Im Wettbewerb um Ansiedlungen kann Sachsen-Anhalt mit moderaten Lohnkosten, der zentralen Lage in Europa und einer modernen Transport- und Logistik-Infrastruktur punkten. Der Lückenschluss der Autobahn A 14 wird die große Aufgabe für die kommende Landesregierung sein, um die Attraktivität für Investoren weiter zu steigern.

Bei ausländischen Unternehmen ist das Land beliebt: Laut Statistik nahm Sachsen-Anhalt 2014 den Spitzenplatz unter den ostdeutschen Ländern ein. 18 ausländische Firmen siedelten sich an. Deutlich weniger als 2013: Da waren es noch 30 Neuansiedlungen aus dem Ausland. Im Werben um Firmen muss das Land kreativer werden und neue Wege einschlagen. Initiiert vom Wirtschaftsministerium bewarb sich das Land 2015 bei deutschen Mittelständlern als Standort. Statt einer Zusage gab es nur zehn Absagen.

Investitionen: Es ist eine Zahl, die zunächst beeindruckt. Zwischen Januar 2011 und Dezember 2015 haben Unternehmen in Sachsen-Anhalt rund 3,6 Milliarden Euro investiert. Mehr als 10.000 neue Arbeitsplätze sind entstanden, rund 39.500 konnten gesichert werden. Abzulesen sind die Werte an den abgerufenen Mitteln aus der Gemeinschaftsaufgabe „Verbesserung der regionalen Wirtschaftsstruktur“ (GRW). Fakt ist aber auch, dass die Zahl der Unternehmen, die in neue Standorte oder die Erweiterung der Produktion investieren, rückläufig ist.

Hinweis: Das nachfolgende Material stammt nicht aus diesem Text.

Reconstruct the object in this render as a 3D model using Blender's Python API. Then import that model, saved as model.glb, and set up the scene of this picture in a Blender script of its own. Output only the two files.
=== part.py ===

Die Politik kann dabei nur begrenzt Impulse setzen. Die Bedingungen zur GRW-Förderung sind im vergangenen Jahr gelockert worden. Investitionen werden seitdem auch subventioniert, wenn keine neuen Arbeitsplätze geschaffen werden. Dennoch sind 2015 nur 80 Förderanträge bewilligt worden. Der erhoffte Schub blieb aus. Im letzten Quartal des Jahres trudelten allerdings wieder mehr Förderanträge ein. Vor allem ökonomische Krisen in China oder Russland, der Verfall der Rohstoffpreise und hohe Energiekosten haben dazu geführt, dass das Geld bei Firmen nicht mehr allzu locker sitzt.